▶ Task
Wherever a line below holds the word "limits", copy that line.

▶ Record list
## BEGIN

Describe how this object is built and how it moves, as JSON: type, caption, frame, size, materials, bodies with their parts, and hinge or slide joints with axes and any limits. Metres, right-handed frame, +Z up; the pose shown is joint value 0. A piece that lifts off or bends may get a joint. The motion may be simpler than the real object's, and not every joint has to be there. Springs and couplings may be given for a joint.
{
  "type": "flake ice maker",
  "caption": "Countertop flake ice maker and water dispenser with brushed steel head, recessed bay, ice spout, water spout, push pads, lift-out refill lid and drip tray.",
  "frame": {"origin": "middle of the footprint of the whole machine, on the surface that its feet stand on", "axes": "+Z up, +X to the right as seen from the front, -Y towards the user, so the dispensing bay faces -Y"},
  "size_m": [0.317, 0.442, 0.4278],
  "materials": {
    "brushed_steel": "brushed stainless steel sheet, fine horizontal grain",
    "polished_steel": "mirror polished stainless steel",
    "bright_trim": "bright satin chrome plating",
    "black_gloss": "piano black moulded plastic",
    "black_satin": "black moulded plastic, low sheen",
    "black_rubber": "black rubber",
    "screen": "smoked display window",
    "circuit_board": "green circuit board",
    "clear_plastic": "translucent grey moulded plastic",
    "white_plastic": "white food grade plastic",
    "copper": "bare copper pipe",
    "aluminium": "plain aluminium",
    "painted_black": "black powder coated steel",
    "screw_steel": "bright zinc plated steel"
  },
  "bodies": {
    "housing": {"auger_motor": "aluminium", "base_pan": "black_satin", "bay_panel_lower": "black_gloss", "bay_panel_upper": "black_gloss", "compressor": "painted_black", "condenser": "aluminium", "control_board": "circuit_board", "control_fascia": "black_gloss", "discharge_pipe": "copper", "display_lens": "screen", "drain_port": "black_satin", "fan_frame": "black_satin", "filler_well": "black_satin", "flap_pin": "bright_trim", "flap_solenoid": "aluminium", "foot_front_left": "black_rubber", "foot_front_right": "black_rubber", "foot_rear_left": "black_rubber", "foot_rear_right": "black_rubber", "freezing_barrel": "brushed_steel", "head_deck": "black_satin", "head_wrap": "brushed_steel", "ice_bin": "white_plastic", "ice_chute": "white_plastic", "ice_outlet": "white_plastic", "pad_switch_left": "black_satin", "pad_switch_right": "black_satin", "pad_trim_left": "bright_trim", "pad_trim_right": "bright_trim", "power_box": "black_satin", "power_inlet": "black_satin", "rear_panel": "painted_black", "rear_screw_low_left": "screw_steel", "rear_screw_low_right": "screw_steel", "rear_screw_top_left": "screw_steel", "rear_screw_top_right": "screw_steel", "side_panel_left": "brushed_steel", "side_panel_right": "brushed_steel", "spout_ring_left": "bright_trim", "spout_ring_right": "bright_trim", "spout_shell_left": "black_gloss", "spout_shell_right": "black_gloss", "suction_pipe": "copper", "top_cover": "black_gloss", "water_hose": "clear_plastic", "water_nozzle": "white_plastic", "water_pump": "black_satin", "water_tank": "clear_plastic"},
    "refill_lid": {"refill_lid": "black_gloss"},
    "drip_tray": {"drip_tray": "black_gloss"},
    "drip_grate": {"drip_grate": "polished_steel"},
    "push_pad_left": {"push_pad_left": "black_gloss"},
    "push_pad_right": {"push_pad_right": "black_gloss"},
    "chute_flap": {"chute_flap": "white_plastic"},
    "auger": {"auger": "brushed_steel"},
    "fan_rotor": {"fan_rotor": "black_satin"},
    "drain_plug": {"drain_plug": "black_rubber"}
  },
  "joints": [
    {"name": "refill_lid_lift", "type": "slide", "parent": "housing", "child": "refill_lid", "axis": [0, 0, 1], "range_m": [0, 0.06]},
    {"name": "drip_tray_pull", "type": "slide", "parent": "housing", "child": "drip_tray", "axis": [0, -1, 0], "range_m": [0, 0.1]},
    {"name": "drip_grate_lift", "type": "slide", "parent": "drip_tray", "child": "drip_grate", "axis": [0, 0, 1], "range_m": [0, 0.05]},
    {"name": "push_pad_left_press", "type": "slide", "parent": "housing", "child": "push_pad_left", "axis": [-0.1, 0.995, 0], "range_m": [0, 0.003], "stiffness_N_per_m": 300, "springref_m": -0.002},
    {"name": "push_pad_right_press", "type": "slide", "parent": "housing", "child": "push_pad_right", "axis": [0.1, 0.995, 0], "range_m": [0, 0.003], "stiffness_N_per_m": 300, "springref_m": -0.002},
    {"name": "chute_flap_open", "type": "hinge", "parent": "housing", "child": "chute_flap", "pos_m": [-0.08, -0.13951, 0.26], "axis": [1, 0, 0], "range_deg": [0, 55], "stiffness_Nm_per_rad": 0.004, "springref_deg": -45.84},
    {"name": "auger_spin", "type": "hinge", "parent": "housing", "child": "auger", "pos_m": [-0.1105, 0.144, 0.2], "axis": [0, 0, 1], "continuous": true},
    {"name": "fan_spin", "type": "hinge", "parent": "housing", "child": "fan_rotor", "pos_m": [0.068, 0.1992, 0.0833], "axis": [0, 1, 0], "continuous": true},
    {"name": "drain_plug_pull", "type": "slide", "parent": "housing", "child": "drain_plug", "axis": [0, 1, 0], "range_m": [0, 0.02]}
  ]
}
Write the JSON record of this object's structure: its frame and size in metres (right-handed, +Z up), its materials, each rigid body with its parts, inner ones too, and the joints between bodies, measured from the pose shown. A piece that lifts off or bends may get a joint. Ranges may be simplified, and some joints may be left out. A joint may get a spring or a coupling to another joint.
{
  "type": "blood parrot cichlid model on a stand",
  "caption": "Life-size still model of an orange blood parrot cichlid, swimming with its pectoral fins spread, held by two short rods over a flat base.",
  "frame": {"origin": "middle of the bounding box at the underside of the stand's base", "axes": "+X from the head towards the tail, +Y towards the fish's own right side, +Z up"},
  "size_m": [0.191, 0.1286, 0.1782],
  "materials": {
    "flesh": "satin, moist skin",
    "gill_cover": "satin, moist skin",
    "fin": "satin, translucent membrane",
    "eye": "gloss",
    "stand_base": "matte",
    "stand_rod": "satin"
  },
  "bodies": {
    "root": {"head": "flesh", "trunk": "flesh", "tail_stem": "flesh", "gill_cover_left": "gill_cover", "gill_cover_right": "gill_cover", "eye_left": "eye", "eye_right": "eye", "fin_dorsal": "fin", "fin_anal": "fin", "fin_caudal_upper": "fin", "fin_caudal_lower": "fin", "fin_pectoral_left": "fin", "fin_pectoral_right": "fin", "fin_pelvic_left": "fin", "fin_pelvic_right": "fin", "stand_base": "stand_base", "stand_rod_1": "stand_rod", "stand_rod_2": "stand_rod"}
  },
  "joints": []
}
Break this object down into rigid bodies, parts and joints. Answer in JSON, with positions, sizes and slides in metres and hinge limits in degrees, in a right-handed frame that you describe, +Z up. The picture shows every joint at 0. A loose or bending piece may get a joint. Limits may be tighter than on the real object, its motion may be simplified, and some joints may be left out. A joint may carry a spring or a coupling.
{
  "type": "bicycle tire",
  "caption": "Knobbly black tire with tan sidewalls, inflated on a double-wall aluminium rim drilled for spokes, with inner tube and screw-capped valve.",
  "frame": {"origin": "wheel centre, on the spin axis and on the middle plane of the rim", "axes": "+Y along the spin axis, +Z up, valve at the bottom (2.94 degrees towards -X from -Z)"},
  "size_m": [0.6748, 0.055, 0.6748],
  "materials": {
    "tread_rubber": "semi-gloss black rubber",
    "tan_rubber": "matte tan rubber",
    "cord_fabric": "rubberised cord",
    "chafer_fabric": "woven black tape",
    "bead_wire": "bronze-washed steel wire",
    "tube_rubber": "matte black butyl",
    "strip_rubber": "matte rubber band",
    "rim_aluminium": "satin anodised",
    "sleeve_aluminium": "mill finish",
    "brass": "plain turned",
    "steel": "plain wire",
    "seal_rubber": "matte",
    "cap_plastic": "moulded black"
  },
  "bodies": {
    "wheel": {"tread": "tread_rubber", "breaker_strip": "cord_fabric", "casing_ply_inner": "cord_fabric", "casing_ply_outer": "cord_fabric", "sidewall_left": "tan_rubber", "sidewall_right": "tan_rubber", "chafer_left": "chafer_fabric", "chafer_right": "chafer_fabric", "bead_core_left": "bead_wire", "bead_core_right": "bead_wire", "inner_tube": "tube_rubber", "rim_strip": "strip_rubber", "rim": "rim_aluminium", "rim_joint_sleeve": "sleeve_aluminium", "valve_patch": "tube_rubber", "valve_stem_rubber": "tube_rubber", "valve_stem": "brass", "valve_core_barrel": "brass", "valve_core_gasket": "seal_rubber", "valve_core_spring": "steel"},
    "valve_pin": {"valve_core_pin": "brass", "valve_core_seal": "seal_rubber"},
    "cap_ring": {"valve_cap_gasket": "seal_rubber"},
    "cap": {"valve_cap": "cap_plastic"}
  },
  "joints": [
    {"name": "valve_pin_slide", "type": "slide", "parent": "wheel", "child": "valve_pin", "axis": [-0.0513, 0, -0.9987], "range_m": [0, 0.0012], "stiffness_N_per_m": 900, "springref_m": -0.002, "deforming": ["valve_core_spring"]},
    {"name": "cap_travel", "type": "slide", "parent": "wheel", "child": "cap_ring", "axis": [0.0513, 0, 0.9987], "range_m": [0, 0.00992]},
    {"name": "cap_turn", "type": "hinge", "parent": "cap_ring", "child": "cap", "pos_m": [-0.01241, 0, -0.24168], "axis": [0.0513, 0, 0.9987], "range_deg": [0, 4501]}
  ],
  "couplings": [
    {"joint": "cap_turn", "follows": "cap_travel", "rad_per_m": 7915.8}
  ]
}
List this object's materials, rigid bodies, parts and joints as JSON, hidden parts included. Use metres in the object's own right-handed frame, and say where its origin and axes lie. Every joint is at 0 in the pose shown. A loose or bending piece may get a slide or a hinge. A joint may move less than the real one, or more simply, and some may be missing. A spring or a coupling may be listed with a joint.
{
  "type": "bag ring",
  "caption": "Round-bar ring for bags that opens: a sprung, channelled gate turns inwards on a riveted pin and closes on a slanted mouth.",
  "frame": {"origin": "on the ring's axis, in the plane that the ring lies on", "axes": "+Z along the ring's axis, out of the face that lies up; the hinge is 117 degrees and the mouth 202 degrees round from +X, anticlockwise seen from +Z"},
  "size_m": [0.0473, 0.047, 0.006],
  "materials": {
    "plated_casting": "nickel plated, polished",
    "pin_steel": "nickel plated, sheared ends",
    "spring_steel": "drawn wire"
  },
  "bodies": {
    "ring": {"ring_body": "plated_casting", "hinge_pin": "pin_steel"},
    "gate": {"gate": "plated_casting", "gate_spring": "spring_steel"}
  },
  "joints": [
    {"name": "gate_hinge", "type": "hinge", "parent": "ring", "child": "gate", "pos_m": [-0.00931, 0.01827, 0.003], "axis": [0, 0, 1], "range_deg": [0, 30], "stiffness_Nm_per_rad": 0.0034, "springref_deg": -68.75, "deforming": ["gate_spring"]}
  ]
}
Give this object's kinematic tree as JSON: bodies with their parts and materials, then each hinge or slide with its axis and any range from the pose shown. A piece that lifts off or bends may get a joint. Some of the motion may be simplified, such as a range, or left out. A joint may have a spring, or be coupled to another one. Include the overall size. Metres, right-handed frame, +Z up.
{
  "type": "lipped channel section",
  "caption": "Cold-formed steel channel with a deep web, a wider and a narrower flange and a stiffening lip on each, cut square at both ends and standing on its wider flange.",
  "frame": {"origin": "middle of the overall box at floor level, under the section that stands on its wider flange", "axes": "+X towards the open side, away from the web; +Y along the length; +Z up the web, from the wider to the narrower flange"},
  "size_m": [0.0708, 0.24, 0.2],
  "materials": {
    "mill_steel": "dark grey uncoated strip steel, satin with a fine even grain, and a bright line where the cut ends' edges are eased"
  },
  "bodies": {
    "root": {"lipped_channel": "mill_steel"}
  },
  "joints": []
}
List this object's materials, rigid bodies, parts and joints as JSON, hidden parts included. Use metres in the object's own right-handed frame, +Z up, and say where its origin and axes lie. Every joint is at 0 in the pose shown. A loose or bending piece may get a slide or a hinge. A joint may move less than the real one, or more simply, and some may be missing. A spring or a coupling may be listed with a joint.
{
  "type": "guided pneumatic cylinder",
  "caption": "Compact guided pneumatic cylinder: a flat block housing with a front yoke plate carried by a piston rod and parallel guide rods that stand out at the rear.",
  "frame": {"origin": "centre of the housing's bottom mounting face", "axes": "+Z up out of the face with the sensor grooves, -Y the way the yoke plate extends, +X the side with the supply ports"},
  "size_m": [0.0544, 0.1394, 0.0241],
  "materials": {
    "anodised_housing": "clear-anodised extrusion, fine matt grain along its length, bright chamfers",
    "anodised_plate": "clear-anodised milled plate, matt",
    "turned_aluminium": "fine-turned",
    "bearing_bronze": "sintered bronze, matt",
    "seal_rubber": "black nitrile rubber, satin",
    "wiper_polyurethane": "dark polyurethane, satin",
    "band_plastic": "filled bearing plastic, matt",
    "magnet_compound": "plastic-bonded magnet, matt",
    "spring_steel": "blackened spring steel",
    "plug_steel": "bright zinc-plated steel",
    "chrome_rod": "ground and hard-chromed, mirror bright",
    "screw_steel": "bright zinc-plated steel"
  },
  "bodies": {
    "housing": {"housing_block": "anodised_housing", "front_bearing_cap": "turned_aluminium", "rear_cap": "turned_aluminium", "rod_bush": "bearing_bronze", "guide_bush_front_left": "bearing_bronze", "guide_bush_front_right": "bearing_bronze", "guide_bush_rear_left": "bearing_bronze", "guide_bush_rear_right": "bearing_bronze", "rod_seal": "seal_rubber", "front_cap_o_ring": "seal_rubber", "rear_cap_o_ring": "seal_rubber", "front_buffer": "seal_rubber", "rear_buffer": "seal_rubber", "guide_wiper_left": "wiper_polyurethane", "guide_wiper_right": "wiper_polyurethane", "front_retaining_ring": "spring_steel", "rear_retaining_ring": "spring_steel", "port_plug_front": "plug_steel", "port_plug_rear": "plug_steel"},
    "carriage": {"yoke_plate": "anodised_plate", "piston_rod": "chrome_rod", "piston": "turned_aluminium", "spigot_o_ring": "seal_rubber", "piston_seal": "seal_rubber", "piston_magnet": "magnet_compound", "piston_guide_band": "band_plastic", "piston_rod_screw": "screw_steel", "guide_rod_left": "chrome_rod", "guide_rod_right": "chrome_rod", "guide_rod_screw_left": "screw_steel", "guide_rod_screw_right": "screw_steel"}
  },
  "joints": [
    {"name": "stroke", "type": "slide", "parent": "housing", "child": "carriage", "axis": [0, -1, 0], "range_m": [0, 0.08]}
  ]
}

## END

▶ Written answer
Describe how this object is built and how it moves, as JSON: type, caption, frame, size, materials, bodies with their parts, and hinge or slide joints with axes and any limits. Metres, right-handed frame, +Z up; the pose shown is joint value 0. A piece that lifts off or bends may get a joint. The motion may be simpler than the real object's, and not every joint has to be there. Springs and couplings may be given for a joint.
Break this object down into rigid bodies, parts and joints. Answer in JSON, with positions, sizes and slides in metres and hinge limits in degrees, in a right-handed frame that you describe, +Z up. The picture shows every joint at 0. A loose or bending piece may get a joint. Limits may be tighter than on the real object, its motion may be simplified, and some joints may be left out. A joint may carry a spring or a coupling.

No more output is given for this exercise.